Outro que se encantou com Ademilde foi o cantor e jornalista Manezinho Araújo, também um velocista do canto – era conhecido como “o Rei da Embolada”. Na Revista do Rádio (30-12-52), dedicou uma nota de sua coluna Rua da Pimenta à gravação de “Doce melodia” (Abel Ferreira e Luiz Antônio), lançada em agosto de 1952: “Que chorinho magnifico esse tal de ‘Ifiriu-fiu’. E que interpretação maravilhosa da brasileiríssima Ademilde Fonseca.” Já a polca “Pinicadinho” (Jararaca e Ratinho) foi um de seus lançamentos de 1954, ano em que trocou a Rádio Tupi pela Nacional.
Destacam-se ainda no site da Discografia Brasileira outras interpretações de Ademilde (são ao todo 95), como as que deu ao choro feminista “Dono de ninguém” (Carioca), de 1954, e ao samba romântico “Boato” (João Roberto Kelly), de 1961. Também é personagem recorrente na Hemeroteca Digital da Biblioteca Nacional, seja pelos discos que fez, pelas viagens ao exterior ou fofocas sobre sua vida amorosa.
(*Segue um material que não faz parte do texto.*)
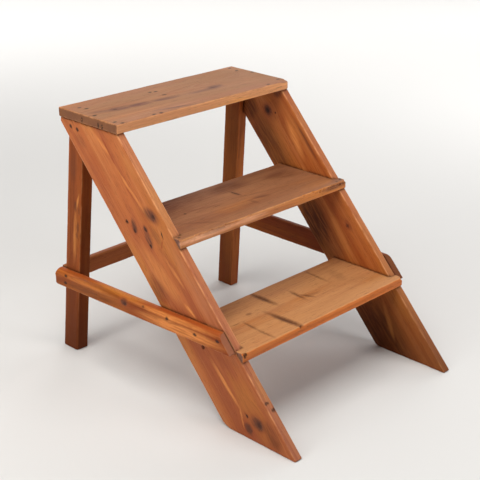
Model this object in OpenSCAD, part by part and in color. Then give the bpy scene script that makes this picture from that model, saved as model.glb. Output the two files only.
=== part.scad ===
// Wooden step stool: two sloping side boards carry three treads, and two
// rear legs, tied by side braces and a rear rail, hold the back up.
// The front faces -Y, +Z is up, and the origin is on the floor at the middle
// of the stool's width and depth. All sizes are in millimetres.

/* [Overall] */
// Height of the top tread's upper face above the floor
stool_h = 600; // [480:5:760]
// Width over the outer faces of the two stringers
stool_w = 550; // [420:5:700]

/* [Stringers] */
// Thickness of each sloping side board
stringer_t = 22; // [16:1:30]
// Width of each side board, measured square to its length
stringer_w = 149; // [130:1:180]
// Slope of the side boards above the floor, in degrees
slope = 47.3; // [44:0.1:52]
// How far the top back corner is trimmed inside the top tread's back edge
corner_inset = 3; // [0:1:10]

/* [Treads] */
// Thickness of every tread
tread_t = 22; // [18:1:28]
// Height of the bottom tread's upper face above the floor
bottom_step_h = 192; // [150:1:215]
// Height of the middle tread's upper face above the floor
middle_step_h = 391; // [330:1:430]
// Depth of the bottom tread, front to back
bottom_tread_d = 192; // [150:1:210]
// Depth of the middle tread, front to back
middle_tread_d = 196; // [150:1:210]
// Depth of the top tread, front to back
top_tread_d = 200; // [180:1:260]
// How far the top tread stands out past the stringers' front edges
top_lip = 5; // [0:1:20]
// How far the top tread stands out past each stringer's outer face
side_lip = 3; // [0:1:15]
// How far the underside of a lower tread stands out past the stringers
nose_lip = 3; // [1:1:12]
// Depth of the housings in the stringers that hold the lower treads
housing_d = 6; // [3:1:10]
// Clearance above and at the ends of a tread in its housings
housing_clear = 0.2; // [0.1:0.1:1]

/* [Rear legs] */
// Width of the left rear leg, side to side
leg_left_w = 33; // [25:1:45]
// Width of the right rear leg, side to side
leg_right_w = 29; // [25:1:45]
// Depth of each rear leg, front to back
leg_d = 50; // [32:1:60]
// Backward lean of the legs towards the floor, in degrees
leg_lean = 4; // [1:0.1:6]
// Outward lean of the legs towards the floor, in degrees
leg_splay = 1.4; // [0:0.1:2.5]
// How far the legs' back faces sit inside the top tread's back edge
leg_setback = 22.5; // [5:0.5:30]
// How deep each side brace is let into the leg's outer face
brace_let_in = 0.5; // [0.5:0.1:2]

/* [Side braces and rear rail] */
// Thickness of the side braces
brace_t = 21; // [15:1:30]
// Height of the left brace's board
brace_left_h = 40; // [30:1:60]
// Height of the right brace's board
brace_right_h = 53; // [30:1:60]
// Drop from the bottom tread's upper face to the left brace's underside, rear
brace_left_drop = 25; // [0:1:40]
// Drop from the bottom tread's upper face to the right brace's underside, rear
brace_right_drop = 16; // [0:1:40]
// How much the left brace climbs from its rear end to its front end
brace_left_rise = 20; // [0:1:30]
// How much the right brace climbs from its rear end to its front end
brace_right_rise = 3; // [0:1:30]
// How far the braces run past the legs' back faces
brace_tail = 13; // [5:1:30]
// Radius of the rounded upper outer edge of the braces
brace_round = 12; // [3:1:14]
// Radius of the corners at the rear ends of the braces
brace_end_round = 8; // [2:1:12]
// Thickness of the rear rail
rail_t = 14; // [10:1:24]
// Height of the rear rail's board
rail_h = 43; // [30:1:60]

/* [Hidden] */
$fn = 48;

LEFT = -1;
RIGHT = 1;
pine = [0.66, 0.40, 0.24];
pine_pale = [0.74, 0.54, 0.34];
pine_dark = [0.52, 0.29, 0.17];

half_w = stool_w / 2;
under_top = stool_h - tread_t;
inner_x = half_w - stringer_t;

// The stringers' front edge starts at the floor at y = 0 before centring.
function front_y(z) = z / tan(slope);
function back_y(z) = front_y(z) + stringer_w / sin(slope);

top_front = front_y(under_top) - top_lip;
top_back = top_front + top_tread_d;
corner_y = min(back_y(under_top), top_back - corner_inset);
corner_z = (corner_y - stringer_w / sin(slope)) * tan(slope);

// Back face of the legs: leg_back(z) is its y at height z.
leg_foot_back = top_back - leg_setback + under_top * tan(leg_lean);
function leg_back(z) = leg_foot_back - z * tan(leg_lean);
leg_reach = stool_h * 1.5;

// Heights of the braces' undersides at their rear ends.
brace_left_z = bottom_step_h - brace_left_drop;
brace_right_z = bottom_step_h - brace_right_drop;

// The height of the middle of the braces' rear ends sets the legs' spread.
brace_mid_z = (brace_left_z + brace_right_z) / 2 + (brace_left_h + brace_right_h) / 4;
leg_outer_foot = half_w + brace_let_in + brace_mid_z * tan(leg_splay);

brace_back = leg_back(brace_mid_z) + brace_tail;
rail_back = leg_foot_back + rail_t * cos(leg_lean) - min(brace_left_z, brace_right_z) * sin(leg_lean);
depth = max(rail_back, brace_back, leg_foot_back, top_back);

// Stands a profile drawn in (y, z) up and gives it a width in x.
module side_board(x, width) {
    translate([x, 0, 0])
        rotate([90, 0, 90])
            linear_extrude(width)
                children();
}

// Outline of a stringer seen from the side.
module stringer_outline() {
    polygon([
        [0, 0],
        [back_y(0), 0],
        [corner_y, corner_z],
        [corner_y, under_top],
        [front_y(under_top), under_top]
    ]);
}

// The stringer's full board between two distances from the middle.
module stringer_board(side, from_x, to_x) {
    side_board(side == LEFT ? -to_x : from_x, to_x - from_x)
        stringer_outline();
}

// The pocket in both stringers for a lower tread.
module tread_housing(step_h, tread_d) {
    reach = inner_x + housing_d;
    front = front_y(step_h - tread_t) - nose_lip;
    translate([-reach, front - housing_clear, step_h - tread_t])
        cube([2 * reach, tread_d + 2 * housing_clear, tread_t + housing_clear]);
}

module stringer(side) {
    color(pine)
        difference() {
            stringer_board(side, inner_x, half_w);
            tread_housing(middle_step_h, middle_tread_d);
            tread_housing(bottom_step_h, bottom_tread_d);
        }
}

// A tread held in the stringers' housings, with horns that lap over the
// stringers' front edges out to their outer faces.
module housed_tread(step_h, tread_d) {
    front = front_y(step_h - tread_t) - nose_lip;
    color(pine_pale)
        difference() {
            translate([-half_w, front, step_h - tread_t])
                cube([stool_w, tread_d, tread_t]);
            for (side = [LEFT, RIGHT])
                stringer_board(side, inner_x + housing_d - housing_clear, half_w + 1);
        }
}

module top_tread_board() {
    color(pine_pale)
        translate([-half_w - side_lip, top_front, under_top])
            cube([stool_w + 2 * side_lip, top_tread_d, tread_t]);
}

// Puts the children on the plane of the legs' back faces, leaning with it.
module on_leg_back() {
    translate([0, leg_foot_back, 0])
        rotate([leg_lean, 0, 0])
            children();
}

// A rear leg, rebated at the top round the stringer's inner face and back
// edge, cut level at the floor and under the top tread.
module leg(side) {
    leg_w = side == LEFT ? leg_left_w : leg_right_w;
    color(pine_dark)
        difference() {
            intersection() {
                on_leg_back()
                    translate([side * leg_outer_foot, 0, 0])
                        rotate([0, -side * leg_splay, 0])
                            translate([side == RIGHT ? -leg_w : 0, -leg_d, -leg_reach / 4])
                                cube([leg_w, leg_d, leg_reach]);
                translate([-stool_w, 0, 0])
                    cube([2 * stool_w, 2 * depth, under_top]);
            }
            stringer_board(side, inner_x, half_w + leg_w);
            brace_board(side);
        }
}

function brace_z(side) = side == LEFT ? brace_left_z : brace_right_z;
function brace_h(side) = side == LEFT ? brace_left_h : brace_right_h;
function brace_rise(side) = side == LEFT ? brace_left_rise : brace_right_rise;

// Outline of a brace's board from its rear end, with its rear corners rounded.
module brace_outline(length, h) {
    r = brace_end_round;
    translate([-length, 0])
        square([length - r, h]);
    translate([-r, r])
        square([r, h - 2 * r]);
    for (z = [r, h - r])
        translate([-r, z])
            circle(r);
}

// Cross-section of a brace, with its upper outer edge rounded.
module brace_section(h) {
    square([brace_t - brace_round, h]);
    square([brace_t, h - brace_round]);
    translate([brace_t - brace_round, h - brace_round])
        circle(brace_round);
}

// A brace on the outer faces of a stringer and a leg; its front end is cut in
// line with the stringer's front edge.
module brace_board(side) {
    h = brace_h(side);
    run = brace_back - front_y(brace_z(side));
    climb = atan(brace_rise(side) / run);
    length = run + h;
    intersection() {
        translate([side * half_w, brace_back, brace_z(side)])
            rotate([-climb, 0, 0])
                mirror([side == LEFT ? 1 : 0, 0, 0])
                    intersection() {
                        side_board(0, brace_t)
                            brace_outline(length, h);
                        rotate([90, 0, 0])
                            linear_extrude(length)
                                brace_section(h);
                    }
        side_board(-stool_w, 2 * stool_w)
            polygon([
                [0, 0],
                [2 * depth, 0],
                [2 * depth, stool_h],
                [front_y(stool_h), stool_h]
            ]);
    }
}

module brace(side) {
    color(pine)
        brace_board(side);
}

// The rail across the legs' back faces, between the braces' rear ends.
module rail() {
    color(pine_dark)
        on_leg_back()
            rotate([90, 0, 0])
                translate([0, 0, -rail_t])
                    linear_extrude(rail_t)
                        polygon([
                            [-half_w, brace_left_z],
                            [half_w, brace_right_z],
                            [half_w, brace_right_z + rail_h],
                            [-half_w, brace_left_z + rail_h]
                        ]);
}

// Moves a piece so that the origin is at the middle of the stool's depth.
module centred() {
    translate([0, -depth / 2, 0])
        children();
}

module stringer_left() { centred() stringer(LEFT); }
module stringer_right() { centred() stringer(RIGHT); }
module top_tread() { centred() top_tread_board(); }
module middle_tread() { centred() housed_tread(middle_step_h, middle_tread_d); }
module bottom_tread() { centred() housed_tread(bottom_step_h, bottom_tread_d); }
module leg_left() { centred() leg(LEFT); }
module leg_right() { centred() leg(RIGHT); }
module brace_left() { centred() brace(LEFT); }
module brace_right() { centred() brace(RIGHT); }
module rear_rail() { centred() rail(); }

stringer_left();
stringer_right();
top_tread();
middle_tread();
bottom_tread();
leg_left();
leg_right();
brace_left();
brace_right();
rear_rail();
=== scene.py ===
# %% [markdown]
# # An old pine step stool
# The stool has three treads between two sloping side boards, the stringers. Two rear
# legs, tied by a brace on each side and a rail behind, hold the back up. The packed
# model already has every board at its true size and place. What it lacks is age: worn
# arrises, chipped nosings, gouges, nail heads, and the figure of oiled pine.
#
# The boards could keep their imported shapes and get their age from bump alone. That
# fails at the outline, where a chip or a rounded corner shows against the floor. So
# each board is made again as a joiner would make it: a plain board is sawn, eased and
# scooped while it lies flat, and is then put up in its place.

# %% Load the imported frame
import math
import random

import bpy
from mathutils import Matrix, Quaternion, Vector
from mathutils.bvhtree import BVHTree


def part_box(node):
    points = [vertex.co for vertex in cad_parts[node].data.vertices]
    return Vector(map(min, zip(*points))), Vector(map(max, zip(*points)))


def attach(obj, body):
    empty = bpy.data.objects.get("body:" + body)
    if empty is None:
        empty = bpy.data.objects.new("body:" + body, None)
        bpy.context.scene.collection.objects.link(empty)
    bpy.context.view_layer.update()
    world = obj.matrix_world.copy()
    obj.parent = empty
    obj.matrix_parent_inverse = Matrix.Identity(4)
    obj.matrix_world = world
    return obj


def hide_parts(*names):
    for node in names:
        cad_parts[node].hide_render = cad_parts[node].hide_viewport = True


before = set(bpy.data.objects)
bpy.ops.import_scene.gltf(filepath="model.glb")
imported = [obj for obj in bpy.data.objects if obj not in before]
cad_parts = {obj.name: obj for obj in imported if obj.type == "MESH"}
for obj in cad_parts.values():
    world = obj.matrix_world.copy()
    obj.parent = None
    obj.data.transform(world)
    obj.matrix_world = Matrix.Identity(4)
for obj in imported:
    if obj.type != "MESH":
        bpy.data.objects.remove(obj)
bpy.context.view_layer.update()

MM = 0.001
print("boards in the frame:", ", ".join(sorted(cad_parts)))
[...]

Além, claro, dos concursos de Rainha do Rádio – Ademilde foi vice-campeã na famosa disputa de 1949, entre Marlene (campeã) e Emilinha Borba (terceira colocada).
Já entre seus lançamentos em LP, merecem destaque os discos “À la Miranda” (Odeon, 1958), no qual refez o repertório da Pequena Notável (outra especialista no canto ligeiro), e “Ademilde Fonseca” (Top Tape, 1975). No repertório deste último álbum está uma bela homenagem dos compositores João Bosco e Aldir Blanc ao universo choro e sua Rainha: “Títulos de nobreza (Ademilde no choro)” (clique para ouvir):
Naquele tempo chorei, vou vivendo
Nosso romance, ainda me recordo
Flor amorosa, apanhei-te assanhado
Numa seresta de sábado
Eu vascaíno, mas ela entre mil, vibrações
Ademilde no choro
Ademilde Fonseca faleceu aos 91 anos, em 28 de março de 2012, após sofrer um mal súbito em casa, no bairro carioca da Lagoa. Em sua última entrevista, gravada na antevéspera de sua morte para o programa televisivo Sarau (veja aqui), comemorava feliz a chegada aos 70 anos de carreira: “Deus deu talento completo pra mim, porque cantei bem legível, cantei com malabarismo e... cantei.”